Prompt:
All material below is to be reproduced exactly.

━━━━━ Dataset section ━━━━━

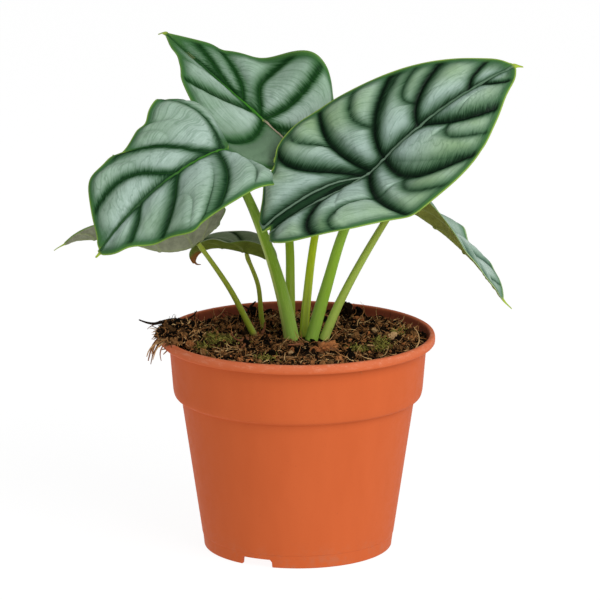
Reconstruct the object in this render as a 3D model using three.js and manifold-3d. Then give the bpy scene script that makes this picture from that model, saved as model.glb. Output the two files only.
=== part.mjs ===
// A young silver-leaved alocasia growing in a terracotta-coloured plastic nursery pot.
// Millimetres and degrees, +Z up, origin at the centre of the pot's underside.
// The pot is one moulded shell, the peat fills it, and the short stem stands in the peat.
// Seven stalks leave the stem, and each carries one quilted, shield-shaped blade.

import * as THREE from 'three';
import { mergeVertices } from 'three/addons/utils/BufferGeometryUtils.js';
import Module from 'manifold-3d';

const wasm = await Module();
wasm.setup();

// ---------------------------------------------------------------- driving dimensions

const CLEARANCE = 0.3; // air between two pieces that touch

const POT = {
  height: 95.5,
  lipRadius: 60, // outside of the rolled lip, a 12 cm pot
  lipDepth: 4.3,
  mouthRadius: 57.6, // inside of the lip
  bandTopRadius: 56.3,
  bandFootRadius: 54.6,
  bandFootHeight: 70.4,
  neckRadius: 51.1, // where the tapered wall meets the band
  neckHeight: 66.6,
  stepRadius: 42.1, // faint step above the foot
  stepHeight: 5.8,
  footRadius: 41.3,
  wall: 1.2,
  floorUnder: 4.2, // underside of the raised floor
  floorTop: 5.6,
  footRingWidth: 2.4,
  padRadius: 13, // flat pad in the middle that stands on the table with the foot ring
  sides: 60,
};
const DRAIN = { count: 6, first: 30, radius: 3.2, ringRadius: 27, sides: 10 };
const NOTCH = { count: 3, first: -116, width: 15, topWidth: 13, height: 3.6, depth: 9 };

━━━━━

Answer to this exercise:
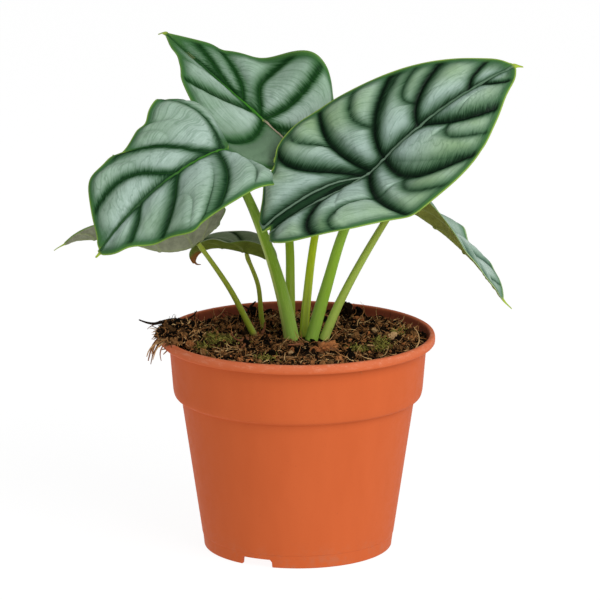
Reconstruct the object in this render as a 3D model using three.js and manifold-3d. Then give the bpy scene script that makes this picture from that model, saved as model.glb. Output the two files only.
=== part.mjs ===
// A young silver-leaved alocasia growing in a terracotta-coloured plastic nursery pot.
// Millimetres and degrees, +Z up, origin at the centre of the pot's underside.
// The pot is one moulded shell, the peat fills it, and the short stem stands in the peat.
// Seven stalks leave the stem, and each carries one quilted, shield-shaped blade.

import * as THREE from 'three';
import { mergeVertices } from 'three/addons/utils/BufferGeometryUtils.js';
import Module from 'manifold-3d';

const wasm = await Module();
wasm.setup();

// ---------------------------------------------------------------- driving dimensions

const CLEARANCE = 0.3; // air between two pieces that touch

const POT = {
  height: 95.5,
  lipRadius: 60, // outside of the rolled lip, a 12 cm pot
  lipDepth: 4.3,
  mouthRadius: 57.6, // inside of the lip
  bandTopRadius: 56.3,
  bandFootRadius: 54.6,
  bandFootHeight: 70.4,
  neckRadius: 51.1, // where the tapered wall meets the band
  neckHeight: 66.6,
  stepRadius: 42.1, // faint step above the foot
  stepHeight: 5.8,
  footRadius: 41.3,
  wall: 1.2,
  floorUnder: 4.2, // underside of the raised floor
  floorTop: 5.6,
  footRingWidth: 2.4,
  padRadius: 13, // flat pad in the middle that stands on the table with the foot ring
  sides: 60,
};
const DRAIN = { count: 6, first: 30, radius: 3.2, ringRadius: 27, sides: 10 };
const NOTCH = { count: 3, first: -116, width: 15, topWidth: 13, height: 3.6, depth: 9 };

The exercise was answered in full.